Sterling slumped to a record low on Monday, prompting speculation of an emergency response from the Bank of England, as confidence evaporated in Britain’s plan to borrow its way out of trouble, with spooked investors piling into U.S. dollars.
The carnage was not confined to currencies, as concerns that high interest rates could hurt growth also knocked Asian shares to a two-year low, with demand-sensitive stocks such as Australia’s miners and carmakers in Japan and Korea hit hard.
S&P 500 futures fell 0.8% and European futures fell 0.7%. Two-year Treasury yields broke above 4.3% to a new 15-year high. The euro hit a 20-year low.
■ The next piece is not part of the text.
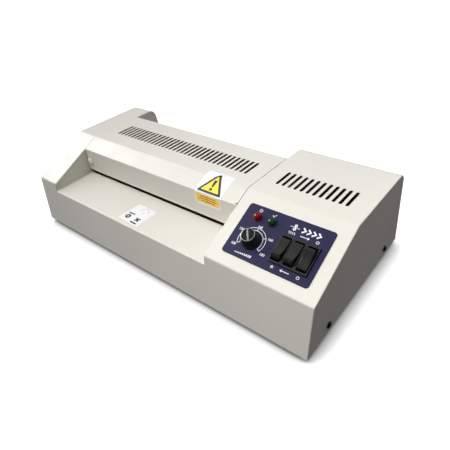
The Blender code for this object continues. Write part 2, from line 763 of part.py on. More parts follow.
def build_board():
    """Circuit board with its relay, capacitor and transformer."""
    low_x, high_x, front, rear = 108.0, 184.0, -60.0, -8.0
    base = 14.0
    board = box("control_board", (low_x, front, base), (high_x, rear, base + 1.6))
    blocks = [
        (low_x + 6, front + 8, 24, 18, 20),
        (high_x - 28, front + 8, 22, 14, 15),
        (high_x - 30, rear - 16, 24, 8, 10),
    ]
    for x, y, length, width, height in blocks:
        top = base + 1.6 + height
        combine(board, box("part", (x, y, base + 1), (x + length, y + width, top)), "UNION")
    for x in (low_x + 4, high_x - 4):
        for y in (front + 4, rear - 4):
            post = rod(2.2, 0, base - 7)
            place = Matrix.Translation(Vector((x, y, 7.5)) * MM)
            combine(board, lathe("post", post, 8, place), "UNION")
    finish_surface(board, (0.05, 0.22, 0.1), 0.5)


def build_inlet():
    """Appliance inlet: flange outside, body inside, three blades in the socket."""
    frame = rear_frame(*INLET_AT)
    inlet = box("mains_inlet", (-13.5, -9.9, -20), (13.5, 9.9, GAP + 1), frame)
    combine(inlet, box("flange", (-16, -12, GAP), (16, 12, 2.8), frame), "UNION")
    combine(inlet, box("socket", (-12, -7.8, -16), (12, 7.8, 5), frame))
    for x, y in ((-7, -1.5), (7, -1.5), (0, 2.5)):
        combine(inlet, box("blade", (x - 1, y - 2, -17), (x + 1, y + 2, -6), frame), "UNION")
    finish_surface(inlet, BLACK, 0.45)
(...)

“The movements over the last couple of trading days are quite fierce,” said Paul Mackel, global head of FX research at HSBC in Hong Kong. “It’s a strong reminder about how suddenly the drivers for exchange rates can change.”
The pound plunged nearly 5% at one point to break beneath 1985 lows and hit $1.0327. Moves were exacerbated by thinner liquidity in the Asia session, but even after stumbling back to $1.05, the currency is still down some 7% in just two sessions. Options pricing implies a wild ride ahead.
“The market is now treating the UK as if it’s an emerging market,” said Rabobank strategist Michael Every in Singapore.
“And they’re not wrong in terms of the policy response and the naivety of thinking that boosting demand rather than supply is how you deal with a supply side shock,” he said.
“If this carries across into European trading you’re going to get at a minimum a public statement from the BOE threatening (action) and…a strong possibility that they have to make an inter-meeting hike, and a chunky one at that.”
Britain’s announcement of unfunded tax cuts already set off the heaviest selling of gilts in three decades on Friday and has pushed the pound to a near two-year low of 92.29 pence per euro .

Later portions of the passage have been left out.